-- BEGIN Material for this exercise --

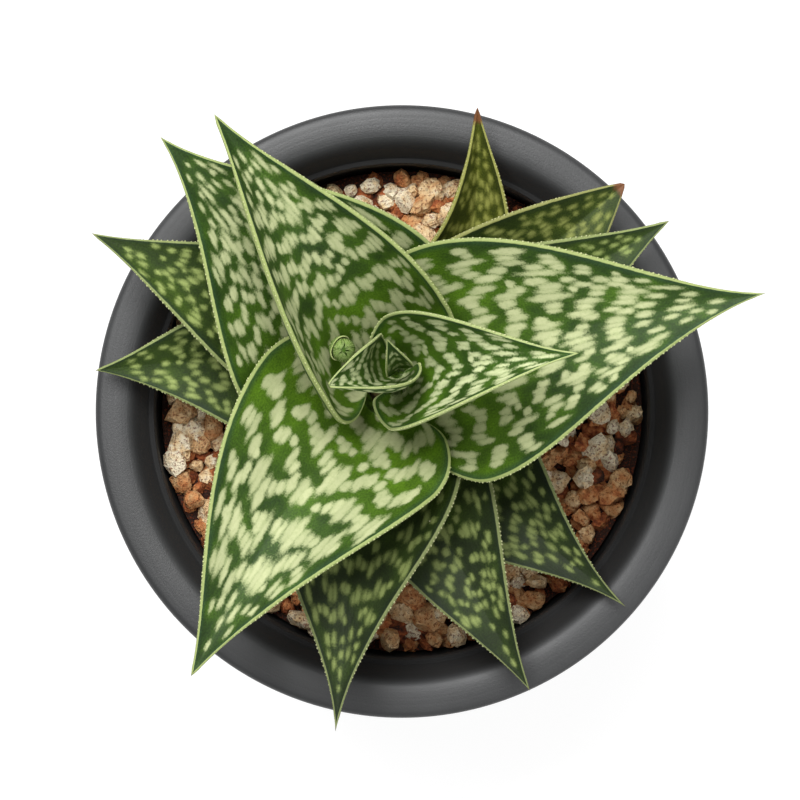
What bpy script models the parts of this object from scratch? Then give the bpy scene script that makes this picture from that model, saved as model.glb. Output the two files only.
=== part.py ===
"""Tiger aloe in a round plastic pot, with soil, a layer of gravel, a short stem and fifteen leaves.

The origin is the middle of the pot's underside, +Z is up, and the pot stands on the plane z = 0.
Sizes are in millimetres and become metres where a mesh is made.
The leaves stand in three ranks round the stem. leaf_01 is the oldest and lowest, leaf_15 the
youngest, in the heart of the rosette.
"""

import math
import random
from typing import NamedTuple

import bmesh
import bpy
import numpy as np
from mathutils import Euler, Matrix, Vector

MM = 0.001
PART_NAME = "potted_tiger_aloe"

# Pot: a tapered body under a wide rolled rim
RIM_RADIUS = 60.0
RIM_TOP = 100.0
RIM_SKIRT_DEPTH = 12.0
POT_FOOT_RADIUS = 40.0
POT_WALL = 1.4
POT_FLOOR = 3.0
SHOULDER_RADIUS = 50.2
SHOULDER_HEIGHT = 85.0
POT_STEPS = 40
DRAIN_HOLES = 6
DRAIN_RADIUS = 2.4
DRAIN_RING_RADIUS = 22.0

# Filling: everything in the pot keeps this play to its neighbour
PLAY = 0.3
SOIL_TOP = 80.0
GRAVEL_BED_TOP = 85.4
GRAVEL_RADIUS = 48.2
GRAVEL_FOOT_RADIUS = 47.9
GRAVEL_CEILING = 95.0
GRAIN_SPACING = 7.8
GRAIN_SHAKE = 0.94
GRAIN_RADIUS = 3.7
GRAIN_SIDES = 6
GRAIN_SINK = 1.1
GRAIN_LIFT = 0.4
GRAVEL_SEED = 11

# Stem: its axis stands a little off the pot's axis
STEM_X = -3.4
STEM_Y = 5.0
STEM_RADIUS = 4.4
STEM_BOTTOM = 70.0
STEM_TOP = 120.5
STEM_NECK = 119.0
STEM_STEPS = 14

# Leaves: points round one section, and stations along the leaf
HALF_RING = 6
STATIONS = 18
LAST_STATION = 0.965
FOOT_ZONE = 0.22
FOOT_HANDLE = 0.35
TIP_HANDLE = 0.4
KEEL_GROWN = 0.3
KEEL_FADE = 0.75
EDGE_FADE = 0.2
THINNEST_EDGE = 0.7

# Teeth: one a step between two stations, at shares of that step
TOOTH_HEIGHT = 0.5
TOOTH_FROM = 0.12
TOOTH_PEAK = 0.35
TOOTH_END = 0.64

# Flower bud, on a stalk that rises between two leaves
BUD_HEADING = 139.0
BUD_RADIUS = 2.4
STALK_RADIUS = 1.0


class Leaf(NamedTuple):
    """One leaf: angles in degrees, lengths in millimetres, shares of the leaf's length or width.

    The shift is how far the leaf's own axis stands from the stem's axis, because the plant's growing
    point is a little off that axis.
    """

    name: str
    heading: float
    reach: float
    tip_height: float
    foot_height: float
    foot_radius: float
    foot_rise: float
    tip_rise: float
    half_width: float
    foot_share: float
    shoulder: float
    taper: float
    foot_fold: float
    fold: float
    tip_fold: float
    crease: float
    thickness: float
    bow: float = 0.0
    tilt: float = 8.0
    twist: float = 0.0
    shift_x: float = 0.0
    shift_y: float = 0.0
    foot_thickness: float = 1.2
    edge_thickness: float = 0.9


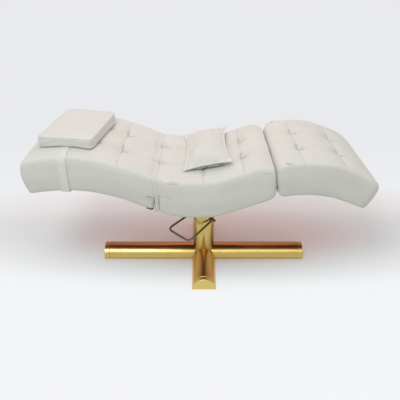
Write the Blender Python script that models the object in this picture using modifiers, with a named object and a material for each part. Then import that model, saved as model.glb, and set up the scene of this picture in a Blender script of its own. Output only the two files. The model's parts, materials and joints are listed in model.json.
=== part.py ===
"""Beauty bed: three tufted cushions on an S-curved line, carried by a swivelling lift column on a
half-round cross base. Metres, +Z up, +X towards the foot end, -Y the side with the badge.
The origin is on the floor, on the column's axis."""

import math

import bmesh
import bpy
from mathutils import Matrix, Vector

# Clearances
FIT_GAP = 0.0003
SOFT_GAP = 0.0006
CUT_OVERRUN = 0.004

# Counts
ARC_STEPS = 16
ROUND_STEPS = 24
SMALL_STEPS = 12
COLUMN_STEPS = 40
CELL_PARTS = 3
STRAP_CORNER_STEPS = 4

# The bed's own line, seen from the side: shares of its length and of its wave
BED_WIDTH = 0.68
HEAD_REACH = 0.937
FOOT_REACH = 0.912
SEAT_RISE = 0.0293
BED_WAVE = 0.168
bed_line_shares = (
    (0.000, 0.86),
    (0.059, 0.95),
    (0.119, 0.99),
    (0.174, 0.95),
    (0.220, 0.85),
    (0.278, 0.66),
    (0.341, 0.37),
    (0.405, 0.09),
    (0.445, 0.01),
    (0.500, 0.00),
    (0.551, 0.06),
    (0.613, 0.30),
    (0.697, 0.64),
    (0.741, 0.77),
    (0.783, 0.82),
    (0.832, 0.80),
    (0.870, 0.73),
    (0.931, 0.50),
    (1.000, 0.16),
)

# Hinge axes of the backrest and the leg rest, with their rise over the seat's lowest point
BACK_PIVOT_OUT = 0.247
BACK_PIVOT_RISE = 0.201
LEG_PIVOT_OUT = 0.391
LEG_PIVOT_RISE = 0.142

# Cushions
BACK_DEPTH = 0.198
SEAT_DEPTH = 0.219
LEG_DEPTH = 0.190
CREASE_GAP = 0.0025
BACK_NOTCH = 0.038
SEAT_LEAN = 0.010
SEAT_END_TOP = 0.020
SEAT_END_FOOT = 0.028
LEG_END_TOP = 0.005
LEG_END_FOOT = 0.016
HEAD_END_TUCK = 0.022
FOOT_END_TUCK_LOW = 0.042
FOOT_END_TUCK_HIGH = 0.044
HEAD_END_SWELL = 0.030
FOOT_END_SWELL = 0.057
SMALL_END_SWELL = 0.004
HEAD_CORNER = 0.028
INNER_CORNER = 0.020
FOOT_CORNER = 0.034
BACK_SEAM_NEAR = 0.203
BACK_SEAM_FAR = 0.413
SEAT_SEAM_NEAR = 0.242
SEAT_SEAM_FAR = 0.453
LEG_SEAM_NEAR = 0.120
LEG_SEAM_FAR = 0.347
SEAM_DEPTH = 0.012
TUFT_DEPTH = 0.009
EDGE_DROP = 0.010
EDGE_PULL = 0.004
SIDE_SWELL = 0.006
BOTTOM_DRAW = 0.006
CREASE_ROLL = 0.022
mid_ring_share = 0.46
top_swell_share = 0.35
TOP_EDGE_CREASE = 0.45
CORNER_CREASE = 0.8
SEAM_CREASE = 0.7
PILLOW_EDGE_CREASE = 0.5

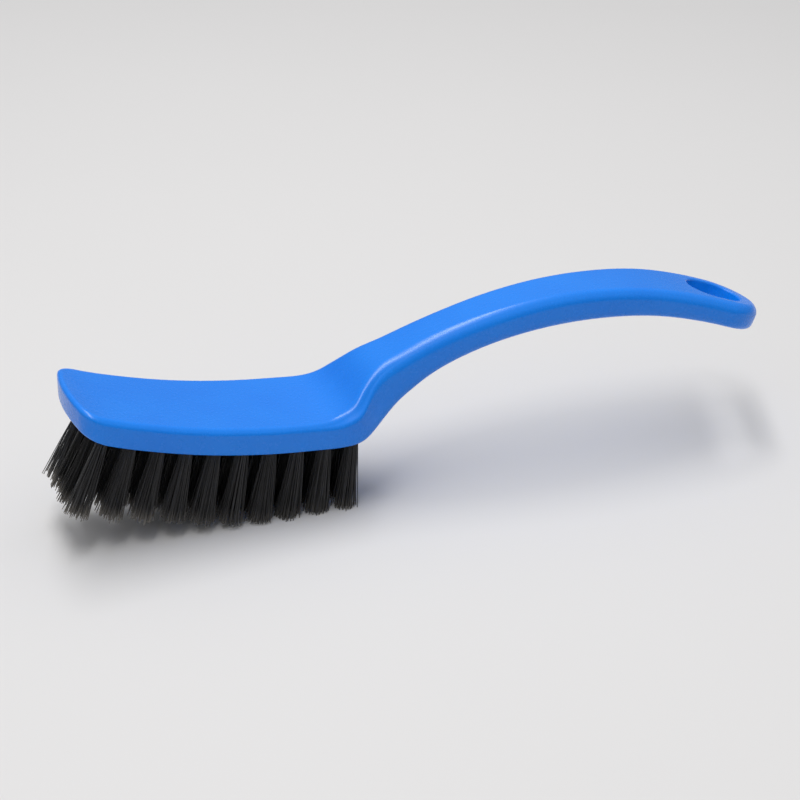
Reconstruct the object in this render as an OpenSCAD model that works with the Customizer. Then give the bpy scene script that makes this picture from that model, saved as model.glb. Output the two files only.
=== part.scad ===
// Grout brush: one moulded body (curved head block and bow-shaped handle with a hang eye),
// forty black bristle tufts in four lengthwise rows, and the flat-wire anchors that hold them.
// Millimetres. +X runs from the head to the handle, +Y across, +Z up.
// The brush stands on the flat ends of its rear tufts at z = 0, with the front of the head lifted.

/* [Head block] */
// Width of the head block
block_w = 44; // [43:0.5:46]
// Thickness of the head block
block_t = 9.7; // [9.4:0.1:11]
// Radius of the head block's upper edge
block_edge_r = 2.3; // [1.5:0.1:3]
// Radius of the upright corners at the front end
block_corner_r = 9; // [6:0.5:11]
// Radius of the slight bow of the front end, seen from above
block_bow_r = 60; // [50:5:120]

/* [Handle] */
// Width of the handle at its waist
waist_w = 22; // [19:0.5:25]
// Thickness of the handle at the middle of its bow
grip_t = 11.8; // [10.8:0.1:13.5]
// Width of the handle's flat end
end_w = 29.8; // [28.5:0.1:32]
// Thickness of the handle's flat end
end_t = 9.4; // [8.8:0.1:11]
// Length of the rounded tip, along the handle
tip_len = 17.5; // [15:0.5:19]

/* [Hang eye] */
// Length of the hang eye, along the handle
eye_len = 21.5; // [19:0.5:22]
// Width of the hang eye
eye_w = 17; // [12:0.5:18.5]

/* [Tufts] */
// Distance between neighbouring tufts in a row
pitch = 9.95; // [9.6:0.05:10]
// Distance between neighbouring rows
row_gap = 8.5; // [8.5:0.1:9.5]
// Diameter of a tuft hole
hole_d = 4.2; // [3.4:0.1:4.4]
// Depth of a tuft hole
hole_deep = 7.4; // [6.5:0.1:7.6]
// Diameter of a tuft at its trimmed end
tip_d = 8.6; // [6:0.1:8.6]
// Outward lean of the two outer rows, in degrees
splay = 2; // [0.5:0.25:3]

/* [Anchors] */
// Length of an anchor
anchor_len = 5.2; // [4.9:0.1:5.6]
// Thickness of an anchor's flat wire
anchor_t = 0.4; // [0.3:0.05:0.6]
// Height of an anchor's flat wire
anchor_h = 1.8; // [1.4:0.1:2]

/* [Hidden] */

blue = [0.10, 0.36, 0.86];
black = [0.06, 0.06, 0.065];
steel = [0.75, 0.75, 0.77];

// The stations below count x from a datum in the head; this brings the middle
// of the whole brush to x = 0.
x_off = 94;

// Control stations of the body's sweep, front end to handle tip:
// [x, mid-height z, thickness, width, side edge radius, lower edge radius, section lean 0..1,
//  ridge radius, fillet radius, slopes at which the fillet starts and ends]
// The top's edge rises on the side edge radius up to the first slope, hollows out over the
// fillet radius to the second slope, and rounds over the ridge radius into the flat top. With
// equal radii and nearly equal slopes that is one plain quarter round.
re = block_edge_r;
function round_edge(r) = [r, 1, 42, 48];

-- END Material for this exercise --

**Required task**
Solely the line containing "Reconstruct the object", the line containing "splay = 2; // [0.5:0.25:3]", and the lines between them are to be given again, exactly as written.

**Full solution**
Reconstruct the object in this render as an OpenSCAD model that works with the Customizer. Then give the bpy scene script that makes this picture from that model, saved as model.glb. Output the two files only.
=== part.scad ===
// Grout brush: one moulded body (curved head block and bow-shaped handle with a hang eye),
// forty black bristle tufts in four lengthwise rows, and the flat-wire anchors that hold them.
// Millimetres. +X runs from the head to the handle, +Y across, +Z up.
// The brush stands on the flat ends of its rear tufts at z = 0, with the front of the head lifted.

/* [Head block] */
// Width of the head block
block_w = 44; // [43:0.5:46]
// Thickness of the head block
block_t = 9.7; // [9.4:0.1:11]
// Radius of the head block's upper edge
block_edge_r = 2.3; // [1.5:0.1:3]
// Radius of the upright corners at the front end
block_corner_r = 9; // [6:0.5:11]
// Radius of the slight bow of the front end, seen from above
block_bow_r = 60; // [50:5:120]

/* [Handle] */
// Width of the handle at its waist
waist_w = 22; // [19:0.5:25]
// Thickness of the handle at the middle of its bow
grip_t = 11.8; // [10.8:0.1:13.5]
// Width of the handle's flat end
end_w = 29.8; // [28.5:0.1:32]
// Thickness of the handle's flat end
end_t = 9.4; // [8.8:0.1:11]
// Length of the rounded tip, along the handle
tip_len = 17.5; // [15:0.5:19]

/* [Hang eye] */
// Length of the hang eye, along the handle
eye_len = 21.5; // [19:0.5:22]
// Width of the hang eye
eye_w = 17; // [12:0.5:18.5]

/* [Tufts] */
// Distance between neighbouring tufts in a row
pitch = 9.95; // [9.6:0.05:10]
// Distance between neighbouring rows
row_gap = 8.5; // [8.5:0.1:9.5]
// Diameter of a tuft hole
hole_d = 4.2; // [3.4:0.1:4.4]
// Depth of a tuft hole
hole_deep = 7.4; // [6.5:0.1:7.6]
// Diameter of a tuft at its trimmed end
tip_d = 8.6; // [6:0.1:8.6]
// Outward lean of the two outer rows, in degrees
splay = 2; // [0.5:0.25:3]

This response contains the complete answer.